Start INFORMATION PROVIDED

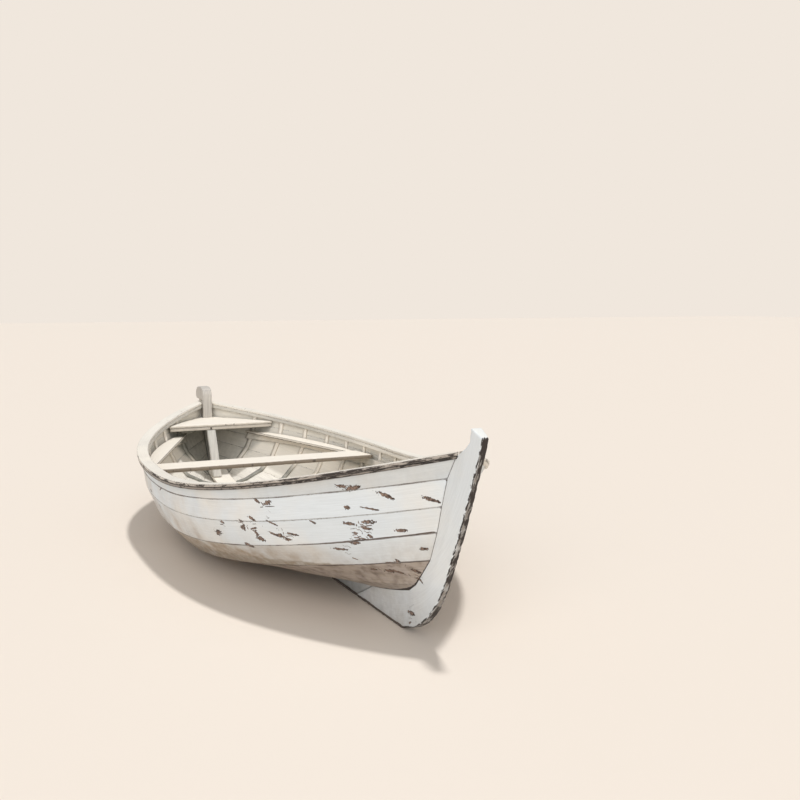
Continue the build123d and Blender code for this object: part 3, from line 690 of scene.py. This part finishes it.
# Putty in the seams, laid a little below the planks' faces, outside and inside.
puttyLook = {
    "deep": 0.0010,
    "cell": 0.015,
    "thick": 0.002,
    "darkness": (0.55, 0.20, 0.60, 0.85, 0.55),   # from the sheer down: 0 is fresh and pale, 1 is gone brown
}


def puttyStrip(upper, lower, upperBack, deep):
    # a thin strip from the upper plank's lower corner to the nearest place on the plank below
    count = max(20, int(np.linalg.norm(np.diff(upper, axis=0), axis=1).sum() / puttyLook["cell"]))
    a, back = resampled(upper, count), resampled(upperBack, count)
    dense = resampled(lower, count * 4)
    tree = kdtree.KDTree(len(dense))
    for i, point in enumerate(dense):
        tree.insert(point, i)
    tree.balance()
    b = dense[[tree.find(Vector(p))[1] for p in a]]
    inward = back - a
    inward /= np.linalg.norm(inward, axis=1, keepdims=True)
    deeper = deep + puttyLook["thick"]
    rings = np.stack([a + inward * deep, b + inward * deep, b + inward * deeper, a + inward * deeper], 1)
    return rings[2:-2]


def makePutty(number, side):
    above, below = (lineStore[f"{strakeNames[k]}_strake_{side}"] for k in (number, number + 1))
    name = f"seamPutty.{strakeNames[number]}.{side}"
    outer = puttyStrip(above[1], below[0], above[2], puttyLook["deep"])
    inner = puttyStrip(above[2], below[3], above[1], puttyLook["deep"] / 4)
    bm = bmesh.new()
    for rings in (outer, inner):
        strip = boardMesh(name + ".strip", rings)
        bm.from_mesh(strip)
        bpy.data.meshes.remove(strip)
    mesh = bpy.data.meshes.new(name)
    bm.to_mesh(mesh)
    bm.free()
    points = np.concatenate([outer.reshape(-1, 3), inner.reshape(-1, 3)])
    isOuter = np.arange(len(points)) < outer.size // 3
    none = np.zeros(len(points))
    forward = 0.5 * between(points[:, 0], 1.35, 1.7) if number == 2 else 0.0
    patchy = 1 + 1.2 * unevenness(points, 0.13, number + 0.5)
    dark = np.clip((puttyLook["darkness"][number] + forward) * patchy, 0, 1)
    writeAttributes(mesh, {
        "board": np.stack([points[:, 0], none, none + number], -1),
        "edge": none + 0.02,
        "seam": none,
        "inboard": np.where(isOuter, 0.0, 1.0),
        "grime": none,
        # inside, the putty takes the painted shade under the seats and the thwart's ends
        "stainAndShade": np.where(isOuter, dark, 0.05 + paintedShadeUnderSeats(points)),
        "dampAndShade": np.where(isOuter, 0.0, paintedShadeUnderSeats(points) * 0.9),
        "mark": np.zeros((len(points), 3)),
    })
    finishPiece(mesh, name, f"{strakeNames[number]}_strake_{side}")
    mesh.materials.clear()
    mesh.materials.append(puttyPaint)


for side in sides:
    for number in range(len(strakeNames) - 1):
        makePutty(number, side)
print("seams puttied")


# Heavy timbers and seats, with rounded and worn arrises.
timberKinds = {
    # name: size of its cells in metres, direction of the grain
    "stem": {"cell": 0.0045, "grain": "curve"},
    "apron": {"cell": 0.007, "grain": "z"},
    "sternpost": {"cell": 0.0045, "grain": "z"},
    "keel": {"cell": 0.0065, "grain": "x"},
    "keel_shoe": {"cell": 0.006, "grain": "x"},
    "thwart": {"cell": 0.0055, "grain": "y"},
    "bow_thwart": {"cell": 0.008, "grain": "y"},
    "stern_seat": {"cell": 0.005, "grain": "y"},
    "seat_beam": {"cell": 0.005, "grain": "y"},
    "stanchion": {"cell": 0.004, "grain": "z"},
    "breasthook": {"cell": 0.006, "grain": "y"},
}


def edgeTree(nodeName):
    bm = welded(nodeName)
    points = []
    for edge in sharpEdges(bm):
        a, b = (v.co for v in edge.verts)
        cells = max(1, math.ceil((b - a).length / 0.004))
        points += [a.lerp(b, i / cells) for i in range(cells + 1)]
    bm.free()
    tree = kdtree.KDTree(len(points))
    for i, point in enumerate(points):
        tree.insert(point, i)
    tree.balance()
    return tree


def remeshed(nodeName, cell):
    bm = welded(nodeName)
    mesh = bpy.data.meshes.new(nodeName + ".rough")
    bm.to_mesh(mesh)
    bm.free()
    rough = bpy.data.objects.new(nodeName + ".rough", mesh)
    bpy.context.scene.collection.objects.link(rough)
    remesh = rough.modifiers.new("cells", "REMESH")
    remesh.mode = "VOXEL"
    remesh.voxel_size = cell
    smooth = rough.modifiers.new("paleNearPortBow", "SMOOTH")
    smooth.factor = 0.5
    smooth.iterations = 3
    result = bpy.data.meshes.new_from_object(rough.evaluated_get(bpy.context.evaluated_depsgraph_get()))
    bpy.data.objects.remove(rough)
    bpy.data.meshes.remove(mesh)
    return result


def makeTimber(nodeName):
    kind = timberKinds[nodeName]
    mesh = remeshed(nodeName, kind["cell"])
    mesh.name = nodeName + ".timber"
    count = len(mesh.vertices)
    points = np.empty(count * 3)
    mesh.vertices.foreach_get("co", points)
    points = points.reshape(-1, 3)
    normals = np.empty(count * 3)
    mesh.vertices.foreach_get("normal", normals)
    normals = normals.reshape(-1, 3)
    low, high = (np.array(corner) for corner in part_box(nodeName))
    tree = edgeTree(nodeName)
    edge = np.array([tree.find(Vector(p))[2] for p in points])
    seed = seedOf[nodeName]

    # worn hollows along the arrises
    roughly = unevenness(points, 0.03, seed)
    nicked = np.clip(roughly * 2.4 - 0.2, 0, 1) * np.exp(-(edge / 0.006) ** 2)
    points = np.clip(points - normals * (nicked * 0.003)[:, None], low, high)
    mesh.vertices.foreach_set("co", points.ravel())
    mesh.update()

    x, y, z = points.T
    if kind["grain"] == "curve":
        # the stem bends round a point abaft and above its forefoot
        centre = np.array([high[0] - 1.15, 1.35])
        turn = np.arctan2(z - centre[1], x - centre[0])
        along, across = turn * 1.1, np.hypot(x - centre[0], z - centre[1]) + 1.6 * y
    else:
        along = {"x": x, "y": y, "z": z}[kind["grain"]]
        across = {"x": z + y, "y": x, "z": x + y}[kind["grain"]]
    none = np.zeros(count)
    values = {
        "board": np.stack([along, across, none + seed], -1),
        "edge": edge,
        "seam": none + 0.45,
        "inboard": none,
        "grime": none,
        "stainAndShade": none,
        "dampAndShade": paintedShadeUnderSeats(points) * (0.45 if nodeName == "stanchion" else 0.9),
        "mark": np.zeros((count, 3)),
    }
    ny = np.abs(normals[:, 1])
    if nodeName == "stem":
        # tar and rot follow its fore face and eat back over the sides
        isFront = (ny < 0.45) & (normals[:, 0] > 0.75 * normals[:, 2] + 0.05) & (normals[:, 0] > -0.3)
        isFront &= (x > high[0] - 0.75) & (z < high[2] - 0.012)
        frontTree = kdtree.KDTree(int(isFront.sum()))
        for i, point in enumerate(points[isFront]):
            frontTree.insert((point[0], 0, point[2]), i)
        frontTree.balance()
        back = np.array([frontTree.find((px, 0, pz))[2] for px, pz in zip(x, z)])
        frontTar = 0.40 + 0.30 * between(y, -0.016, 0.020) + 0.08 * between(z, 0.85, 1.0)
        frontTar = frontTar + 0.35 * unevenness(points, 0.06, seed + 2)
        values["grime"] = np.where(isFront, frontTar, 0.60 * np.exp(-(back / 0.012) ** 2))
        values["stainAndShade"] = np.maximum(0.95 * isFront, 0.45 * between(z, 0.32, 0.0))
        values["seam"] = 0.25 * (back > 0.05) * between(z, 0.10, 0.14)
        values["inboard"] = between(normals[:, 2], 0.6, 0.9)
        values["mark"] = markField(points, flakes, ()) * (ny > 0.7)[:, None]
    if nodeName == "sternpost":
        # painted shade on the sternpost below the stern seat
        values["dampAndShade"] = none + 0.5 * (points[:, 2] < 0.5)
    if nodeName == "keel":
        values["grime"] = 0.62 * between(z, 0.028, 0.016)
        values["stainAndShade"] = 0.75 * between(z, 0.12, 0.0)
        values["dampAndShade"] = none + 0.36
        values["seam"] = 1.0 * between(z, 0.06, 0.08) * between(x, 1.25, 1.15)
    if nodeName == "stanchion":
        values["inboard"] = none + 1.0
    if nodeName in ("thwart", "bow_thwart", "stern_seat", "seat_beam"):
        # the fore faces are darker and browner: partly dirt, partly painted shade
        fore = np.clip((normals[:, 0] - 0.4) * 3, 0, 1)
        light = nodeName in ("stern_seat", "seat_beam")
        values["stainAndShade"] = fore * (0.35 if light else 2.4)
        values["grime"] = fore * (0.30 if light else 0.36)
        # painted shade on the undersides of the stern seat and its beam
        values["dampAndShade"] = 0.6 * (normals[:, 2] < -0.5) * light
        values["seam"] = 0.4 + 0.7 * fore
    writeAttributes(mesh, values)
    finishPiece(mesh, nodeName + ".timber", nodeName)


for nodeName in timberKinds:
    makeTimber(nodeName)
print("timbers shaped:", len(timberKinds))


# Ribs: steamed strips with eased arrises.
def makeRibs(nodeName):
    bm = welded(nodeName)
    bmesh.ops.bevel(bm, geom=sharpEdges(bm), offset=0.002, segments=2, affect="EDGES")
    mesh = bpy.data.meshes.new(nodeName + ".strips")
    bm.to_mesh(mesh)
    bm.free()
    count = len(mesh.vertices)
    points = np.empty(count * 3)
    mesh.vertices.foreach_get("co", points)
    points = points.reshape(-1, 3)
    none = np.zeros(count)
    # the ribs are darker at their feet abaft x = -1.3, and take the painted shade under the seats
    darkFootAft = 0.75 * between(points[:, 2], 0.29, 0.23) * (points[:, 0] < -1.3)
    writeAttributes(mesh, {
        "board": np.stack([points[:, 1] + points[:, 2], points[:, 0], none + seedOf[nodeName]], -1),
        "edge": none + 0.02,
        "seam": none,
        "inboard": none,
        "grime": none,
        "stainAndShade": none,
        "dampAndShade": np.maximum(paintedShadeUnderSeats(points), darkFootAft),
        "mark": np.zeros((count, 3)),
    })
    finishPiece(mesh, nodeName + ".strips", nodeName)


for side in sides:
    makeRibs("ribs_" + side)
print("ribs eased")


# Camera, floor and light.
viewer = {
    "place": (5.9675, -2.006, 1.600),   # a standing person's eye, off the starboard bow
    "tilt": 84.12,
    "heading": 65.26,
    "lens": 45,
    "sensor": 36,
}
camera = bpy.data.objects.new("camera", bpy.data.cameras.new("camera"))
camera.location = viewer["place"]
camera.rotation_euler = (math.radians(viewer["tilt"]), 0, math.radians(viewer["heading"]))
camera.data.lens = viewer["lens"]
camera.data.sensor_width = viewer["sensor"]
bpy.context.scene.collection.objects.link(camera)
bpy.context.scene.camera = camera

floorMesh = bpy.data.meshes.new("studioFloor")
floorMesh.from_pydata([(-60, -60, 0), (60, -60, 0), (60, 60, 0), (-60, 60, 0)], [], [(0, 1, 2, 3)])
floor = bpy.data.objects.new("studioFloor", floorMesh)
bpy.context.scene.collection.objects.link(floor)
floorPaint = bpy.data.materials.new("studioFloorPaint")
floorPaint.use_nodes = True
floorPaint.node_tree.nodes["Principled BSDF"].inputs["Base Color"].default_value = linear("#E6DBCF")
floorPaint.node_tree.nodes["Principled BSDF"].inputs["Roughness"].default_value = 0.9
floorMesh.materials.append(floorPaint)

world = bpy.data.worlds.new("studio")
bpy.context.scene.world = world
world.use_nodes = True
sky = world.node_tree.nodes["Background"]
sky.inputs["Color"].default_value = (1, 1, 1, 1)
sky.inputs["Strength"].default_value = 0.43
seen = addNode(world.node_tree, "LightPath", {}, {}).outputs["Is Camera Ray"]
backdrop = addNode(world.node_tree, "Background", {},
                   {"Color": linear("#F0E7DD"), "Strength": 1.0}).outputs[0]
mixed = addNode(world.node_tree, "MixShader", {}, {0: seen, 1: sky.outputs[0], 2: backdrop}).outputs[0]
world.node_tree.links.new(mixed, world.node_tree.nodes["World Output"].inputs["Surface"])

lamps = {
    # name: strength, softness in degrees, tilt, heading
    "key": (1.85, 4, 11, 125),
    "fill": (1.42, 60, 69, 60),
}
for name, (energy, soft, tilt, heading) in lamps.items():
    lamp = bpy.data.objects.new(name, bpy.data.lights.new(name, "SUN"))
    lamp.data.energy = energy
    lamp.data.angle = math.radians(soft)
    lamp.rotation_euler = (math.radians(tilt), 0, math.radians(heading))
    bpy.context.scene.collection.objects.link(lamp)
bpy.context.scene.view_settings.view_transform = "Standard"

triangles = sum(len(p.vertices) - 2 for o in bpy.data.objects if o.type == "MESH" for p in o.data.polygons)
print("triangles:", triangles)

End INFORMATION PROVIDED

• [WRITTEN PROBLEM]: Within the listing above, find every line containing the string "scene" and return it.

• [RESULT FOR THIS TASK]:
Continue the build123d and Blender code for this object: part 3, from line 690 of scene.py. This part finishes it.
    bpy.context.scene.collection.objects.link(rough)
bpy.context.scene.collection.objects.link(camera)
bpy.context.scene.camera = camera
bpy.context.scene.collection.objects.link(floor)
bpy.context.scene.world = world
    bpy.context.scene.collection.objects.link(lamp)
bpy.context.scene.view_settings.view_transform = "Standard"